Monday, May 21, 2012

Unfollow a Celebrity Today

You know how you sometimes read something which prompts the reaction "No shit, Sherlock"?  Well, I had one such experience over the weekend whilst reading a Twitter conversation between several people I neither know nor follow.  I suppose I should elaborate a bit here - I often poke around Twitter, monitoring random conversations.  It can be quite enlightening. Indeed, it is far better than actually following a whole bunch of people who you just know will, on a day-to-day basis, clutter your timeline up with the boring minutiae of their lives.  So I just skim the highlights from their accounts.  Besides, these are invariably people who irritate me intensely with their pretentiousness but who, nevertheless, still exert a terrible fascination over me.  If nothing else, following their conversations helps reassure me that I'm not a pretentious bore.  Anyway, getting back to the matter in hand, this particular conversation involved a bunch of these people I don't follow bitching about how rude and dismissive of non-celebrity tweeters some celebrity tweeters were.  They seemed shocked by the fact that these celebrities want to use Twitter to promote their products to their followers, but didn't want to treat them as equals, either ignoring their comments or, if they had the audacity to be critical, being abusive to them and blocking them.  This is where I had the 'No shit, Sherlock" moment.  I mean, the clue here is in the way Twitter is structured - you are a follower of these people, like the follower of a cult, you are of no individual interest to the godhead you follow.  They have no interest in you as an individual, you are just meant to passively hang on their every profound announcement and boost their egos by adding to their 'followed by' statistics.

The fact is that the only people celebrity tweeters want to talk to on Twitter are other celebrities.  Ricky Gervais' first take on celebrities with Twitter accounts - they just wanted to show off by having public conversations with each other - was spot on.  Celebrity is an exclusive club - once people have achieved it, they don't want to have to deal with the great unwashed any more.  Who can blame them?  They've undoubtedly had to humiliate and compromise themselves over and over again in order to gain celebrity status.  Besides, they are keenly aware of the fact that the only reason that non-celebrities want to get close to them is in the hope of finding some way into the world of celebrity themselves.  Even some reflected glory from the fact of having tweeted a real celebrity is often enough.  Consequently, the only people they can trust are other celebrities - only they can understand the tribulations of being a celebrity and are guaranteed not to be trying to 'steal' some of their celebrity 'aura'.  Why else do you think the world of celebrity is so incestuous?  Haven't you noticed how only celebrities are allowed to go out with, marry and impregnate other celebrities?  Ordinary mortals are not welcome on their Mount Olympus - their place is to worship from below.  In the course of the conversation I was reading, the term 'feudal' was used to describe the relationship between celebrities and non-celebrities on Twitter.  Well, not quite feudal, I'd say.  After all, we're not indentured to these celebrities and have a choice as to whether we follow them or not. 
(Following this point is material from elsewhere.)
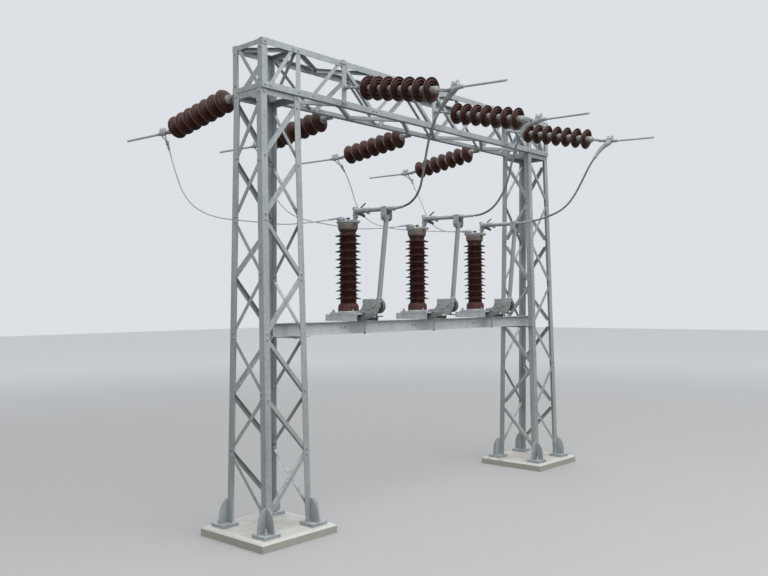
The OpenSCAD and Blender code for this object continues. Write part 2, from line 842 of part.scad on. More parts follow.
module top_plates() {
    proud = 6;
    color(STEEL)
        for (x = pole_x)
            translate([x - base_w / 2 - proud, top_plate_front, cross_z + base_h])
                cube([base_w + 2 * proud, top_plate_back - top_plate_front, top_plate_t]);
}

// Live head of a pole: saddle on the cap, upright plate with a gusset, contact tube in a root sleeve,
// and the block that the back droppers end in
module contact_head(k) {
    x = pole_x[k];
    route = front_routes[k];
    tip = route[11];
    root = [x, plate_y + 5, tube_z];
    axis = unit(tip - root);
    saddle_t = 14;
    plate_w = 56;
    plate_t = 20;
    plate_h = 165;
    root_l = 210;
    gusset_t = 12;
    block_w = 68;
    block_l = 84;
    block_over = 6;
    translate([x - 40, plate_y, head_z]) cube([80, terminal_y - plate_y, saddle_t]);
    translate([x - plate_w / 2, plate_y, head_z + 1]) cube([plate_w, plate_t, plate_h - 1]);
    along_x(x - gusset_t / 2, x + gusset_t / 2)
        polygon([[plate_y + 4, head_z + 34], [plate_y + 4, tube_z - 20], [plate_y - 120, tube_z - 20]]);
    difference() {
        union() {
            rod(root, tip, tube_d);
            rod(root, root + root_l * axis, tube_d + 12);
        }
        rod(root - 10 * axis, tip + 20 * axis, tube_d - 2 * tube_wall);
    }
    rod(tip - 12 * axis, tip + 6 * axis, tube_d + 4);
    rod(tip, route[10], sleeve_d);
    translate([x - block_w / 2, terminal_y + block_over - block_l, head_z + saddle_t - 1])
        cube([block_w, block_l, terminal_z - head_z + 16]);
}

module contact_heads() {
    color(ALUMINIUM) {
        for (k = [0:2]) contact_head(k);
        for (route = back_routes) rod(route[11], route[10], back_sleeve_d);
    }
}

foot_front = top_plate_front;
foot_l = 55;
housing_top = 80;
housing_back = 162;

// Cheek in the YZ plane: a housing side round the shaft at p, and a foot on the top plate of the base
module cheek_profile(p) {
    polygon([[foot_front + foot_l, post_z], [foot_front, post_z], p + [113, -79], p + [55, -112],
             p + [-45, -108], p + [-67, -86], p + [-67, 54], p + [-45, housing_top],
             p + [housing_back, housing_top], p + [housing_back, 5], p + [195, -39],
             [foot_front + foot_l, post_z + 18]]);
}

// Two cheeks on a foot plate, the gearbox between them, the spring drum on the far side, and the shaft
module arm_bracket(k) {
    p = [pivot_y[k], pivot_z];
    outside = cheek_gap / 2 + cheek_t;
    foot_t = 8;
    box_front = 50;
    inset = 4;
    pin_over = 10;
    for (sx = [0, 1]) mirror([sx, 0, 0]) along_x(cheek_gap / 2, outside) cheek_profile(p);
    translate([-outside, foot_front, post_z]) cube([2 * outside, foot_l, foot_t]);
    translate([-cheek_gap / 2 - 1, p[0] + box_front, pivot_z - inset])
        cube([cheek_gap + 2, housing_back - inset - box_front, housing_top]);
    along_x(outside - 1, outside + drum_t) translate(p) circle(d = drum_d);
    along_x(-outside - pin_over, outside + drum_t + pin_over) translate(p) circle(d = pin_d);
}

module arm_brackets() {
    color(STEEL)
        for (k = [0:2]) translate([pole_x[k], 0, 0]) arm_bracket(k);
}

// Earthing blade: eye on the shaft, tube open at the top, and a fork that straddles the contact tube
module arm(k) {
    lean = [0, -sin(blade_lean[k]), cos(blade_lean[k])];
    p = [pivot_y[k], pivot_z];
    low = [0, p[0] - blade_out, pivot_z];
    top = low + (head_z + fork_rise - pivot_z) / cos(blade_lean[k]) * lean;
    block_l = 44;
    color(ALUMINIUM)
        translate([pole_x[k], 0, 0]) {
            along_x(-eye_w / 2, eye_w / 2)
                difference() {
                    union() {
                        translate(p) circle(d = eye_d);
                        polygon([p + [0, -30], p + [0, 30], p + [-blade_out, 44], p + [-blade_out, -34]]);
                    }
                    translate(p) circle(d = pin_d + 2 * pin_gap);
                }
            difference() {
                union() {
                    rod(low - blade_below * lean, top, blade_d);
                    translate([-fork_gap / 2 - 1, top[1] - block_l / 2, top[2] - 20])
                        cube([fork_gap + 2, block_l, block_l]);
                }
                rod(low + eye_d * lean, top + block_l * lean, blade_d - 2 * blade_wall);
            }
            for (sx = [0, 1])
                mirror([sx, 0, 0])
                    along_x(fork_gap / 2, fork_gap / 2 + fork_t) fork_profile([top[1], top[2]]);
        }
}

// Fork plate in the YZ plane, rounded below and square above
module fork_profile(p) {
    translate(p - [fork_w / 2, 0]) square([fork_w, fork_l + fork_w / 2]);
    translate(p) circle(d = fork_w);
}

function unit(v) = v / norm(v);
function tangent(route, i) =
    i == 0 ? unit(route[1] - route[0])
    : i == len(route) - 1 ? unit(route[i] - route[i - 1])
    : unit(unit(route[i + 1] - route[i]) + unit(route[i] - route[i - 1]));

// Round cord through the inner points of a route. The end segments are its sleeves.
module cord(route, d) {
    count = len(route) - 2;
    plane = unit(cross([0, 0, 1], [route[count][0] - route[1][0], route[count][1] - route[1][1], 0]));
    dirs = [for (i = [1:count])
        i == 1 ? tangent(route, 0) : i == count ? tangent(route, len(route) - 1) : tangent(route, i)];
    points = [for (i = [1:count]) for (k = [0:cord_sides - 1])
        let (v = unit(cross(dirs[i - 1], plane)), u = cross(v, dirs[i - 1]), a = 360 * k / cord_sides)
        route[i] + d / 2 * (cos(a) * u + sin(a) * v)];
    sides = [for (i = [0:count - 2]) for (k = [0:cord_sides - 1])
        let (a = i * cord_sides + k, b = i * cord_sides + (k + 1) % cord_sides)
        each [[a, b, b + cord_sides], [a, b + cord_sides, a + cord_sides]]];
    first = [for (k = [cord_sides - 1:-1:0]) k];
    last = [for (k = [0:cord_sides - 1]) (count - 1) * cord_sides + k];
    color(ALUMINIUM) polyhedron(points, concat(sides, [first], [last]));
}

plinths();
shoes();
column_legs(-col_x);  // left_legs
column_legs(col_x);  // right_legs
left_lacing("front");  // left_lacing_front
left_lacing("back");  // left_lacing_back
left_lacing("inner");  // left_lacing_inner
left_lacing("outer");  // left_lacing_outer
right_lacing("front");  // right_lacing_front
right_lacing("back");  // right_lacing_back
right_lacing("inner");  // right_lacing_inner
right_lacing("outer");  // right_lacing_outer
head_frames();
beam_chords();
beam_posts();
beam_front_lacing();  // beam_lacing_front
beam_back_lacing();  // beam_lacing_back
beam_bottom_lacing();  // beam_lacing_bottom
beam_top_lacing();  // beam_lacing_top
beam_end_braces();
string_brackets();
front_discs();
front_fittings();
back_discs();
back_fittings();
cross_beam();
seat_angles();
pole_bases();
top_plates();
pole_flanges();
pole_porcelain();
contact_heads();
arm_brackets();
arm(0);  // arm_1
arm(1);  // arm_2
arm(2);  // arm_3
cord(front_routes[0], front_cord_d);  // front_dropper_1
cord(front_routes[1], front_cord_d);  // front_dropper_2
cord(front_routes[2], front_cord_d);  // front_dropper_3
cord(back_routes[0], back_cord_d);  // back_dropper_1
cord(back_routes[1], back_cord_d);  // back_dropper_2
cord(back_routes[2], back_cord_d);  // back_dropper_3
cord(back_routes[3], back_cord_d);  // back_dropper_4
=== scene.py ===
import math

import bmesh
import bpy
from mathutils import Matrix, Vector, noise


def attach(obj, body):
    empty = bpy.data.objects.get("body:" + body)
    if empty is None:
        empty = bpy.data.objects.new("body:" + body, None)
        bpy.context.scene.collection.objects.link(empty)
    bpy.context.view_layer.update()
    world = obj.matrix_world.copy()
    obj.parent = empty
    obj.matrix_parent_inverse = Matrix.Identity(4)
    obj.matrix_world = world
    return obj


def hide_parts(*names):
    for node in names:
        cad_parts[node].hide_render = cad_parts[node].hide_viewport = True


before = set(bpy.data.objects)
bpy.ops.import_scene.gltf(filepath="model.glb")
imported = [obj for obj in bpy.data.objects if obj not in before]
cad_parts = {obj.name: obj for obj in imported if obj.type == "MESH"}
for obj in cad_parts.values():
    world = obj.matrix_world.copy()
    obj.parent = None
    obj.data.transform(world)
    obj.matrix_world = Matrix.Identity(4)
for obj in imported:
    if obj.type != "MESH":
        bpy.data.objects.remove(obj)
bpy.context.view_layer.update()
scene = bpy.context.scene

# Camera
# It stands in front of the left column at eye height and looks along the portal. Its place, turn and lens
# were fitted to the straight edges of the steelwork.
camera_data = bpy.data.cameras.new("camera")
camera_data.lens = 38.22
camera_data.sensor_width = 36.0
camera = bpy.data.objects.new("camera", camera_data)
camera.matrix_world = (
    Matrix.Translation((-7.862, -6.506, 2.338))
    @ Matrix.Rotation(math.radians(-47.835), 4, "Z")
    @ Matrix.Rotation(math.radians(91.126), 4, "X")
    @ Matrix.Rotation(math.radians(-0.493), 4, "Z")
)
scene.collection.objects.link(camera)
scene.camera = camera

# Droppers
# Bare stranded aluminium conductors that hang from the strain clamps to the heads of the poles: thick ones in
# front, thin ones behind. Each is drawn as outer wires laid round a core, on the same route as the solid cord.


def new_object(name, mesh, material=None):
    """Links a mesh as an object of the same name at the origin, with one material."""
    made = bpy.data.objects.new(name, mesh)
    mesh.name = name
    if material:
        mesh.materials.append(material)
    scene.collection.objects.link(made)
    return made


def smooth_path(points, steps):
    """Catmull-Rom curve through the points, with a number of steps between each two."""
    pts = [Vector(p) for p in points]
    pts = [2 * pts[0] - pts[1]] + pts + [2 * pts[-1] - pts[-2]]
    path = []
    for a, b, c, d in zip(pts, pts[1:], pts[2:], pts[3:]):
        for i in range(steps):
            t = i / steps
            path.append(0.5 * ((2 * b) + (c - a) * t + (2 * a - 5 * b + 4 * c - d) * t * t
                               + (3 * b - a - 3 * c + d) * t ** 3))
    path.append(pts[-2])
    return path


def add_tube(bm, path, ring, sides=24):
    """Adds a closed tube along a path. The ring function gives the radius at an angle and a distance along it."""
    start = (path[1] - path[0]).normalized()
    helper = Vector((0, 0, 1)) if abs(start.z) < 0.95 else Vector((1, 0, 0))
    side = start.cross(helper).normalized()
    angles = [2 * math.pi * k / sides for k in range(sides)]
    travelled = 0.0
    rows = []
    for i, p in enumerate(path):
        ahead = (path[min(i + 1, len(path) - 1)] - path[max(i - 1, 0)]).normalized()
        side = (side - ahead * side.dot(ahead)).normalized()
        up = ahead.cross(side)
        if i:
            travelled += (p - path[i - 1]).length
        rows.append([bm.verts.new(p + (side * math.cos(a) + up * math.sin(a)) * ring(a, travelled))
                     for a in angles])
    for low, high in zip(rows, rows[1:]):
        for k in range(sides):
            n = (k + 1) % sides
            bm.faces.new((low[k], low[n], high[n], high[k]))
    bm.faces.new(list(reversed(rows[0])))
    bm.faces.new(rows[-1])


def mesh_from(bm, sharp_deg=35):
    """Turns a bmesh into a mesh, smooth except at its sharp edges."""
    bmesh.ops.recalc_face_normals(bm, faces=bm.faces)
    limit = math.radians(sharp_deg)
    for face in bm.faces:
        face.smooth = True
    for edge in bm.edges:
        if len(edge.link_faces) == 2 and edge.calc_face_angle(0) > limit:
            edge.smooth = False
    mesh = bpy.data.meshes.new("mesh")
    bm.to_mesh(mesh)
    bm.free()
    return mesh


def keep(name, mesh, material, body="portal", replaces=None):
    """Adds a piece that rides on a body, and that stands for a CAD node where one is named."""
    piece = new_object(name, mesh, material)
    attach(piece, body)
    if replaces:
        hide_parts(replaces)
    return piece


def feed(socket, value):
    """Gives an input its value, or a link where the value is an output."""
    if isinstance(value, bpy.types.NodeSocket):
        socket.id_data.links.new(value, socket)
    else:
        socket.default_value = value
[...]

However, they are rather like the old feudal aristocracy, in that they mostly hold their 'positions' as a result of patronage and accident of birth.  Well, not quite 'accident of birth', but rather by being in the right place at the right time. Because that's the reality of modern celebrity - no matter how talented you might be in a particular area of entertainment, you still need to be 'discovered' by people with the power to put you in the spotlight, and only a handful of non-celebrities ever get that sort of break.  Luck plays a huge part in the process.  Which is why, once people achieve celebrity, they quickly adopt all of its conventions: they become aloof, arrogant and dismissive of 'ordinary' people.  They have to continually convince themselves that they have achieved their success purely through their own talent - they can never admit the degree to which chance plays a part.  They especially can't ever admit that, thanks to modern media, anyone can be on equal terms with them, that would negate their 'achievement'.  The other side of the coin, of course, is that the people upset by their treatment at he hands of online celebrities have fallen into the trap of believing that the web can give them instant 'celebrity'.  Believe me, 'web celebrity', as the result of having a lot of Twitter followers, or a successful blog or website, isn't the same as 'real' celebrity -web achievements count for nothing in the 'real world' as far these 'real' celebrities ae concerned.  As I intimated earlier, we do have a solution to this situation: don't follow celebrities on Twitter, don't read their blogs, boycott their websites and podcasts.  That's the only language they'll understand - depriving them of all that implied adulation.  It's not as if you'd really be missing anything through such a boycott: none of them are going to make their best work freely available on the web.  The fact is that by far the best and most entertaining websites, blogs and podcasts out there are actually produced by non-celebrities.  They're the ones we should all be following - they're certainly friendlier and more accessible than 'real' celebrities.  It's certainly what I'm trying to do these days.  So, unfollow those celebrities today and start taking back the web for us 'ordinary' people!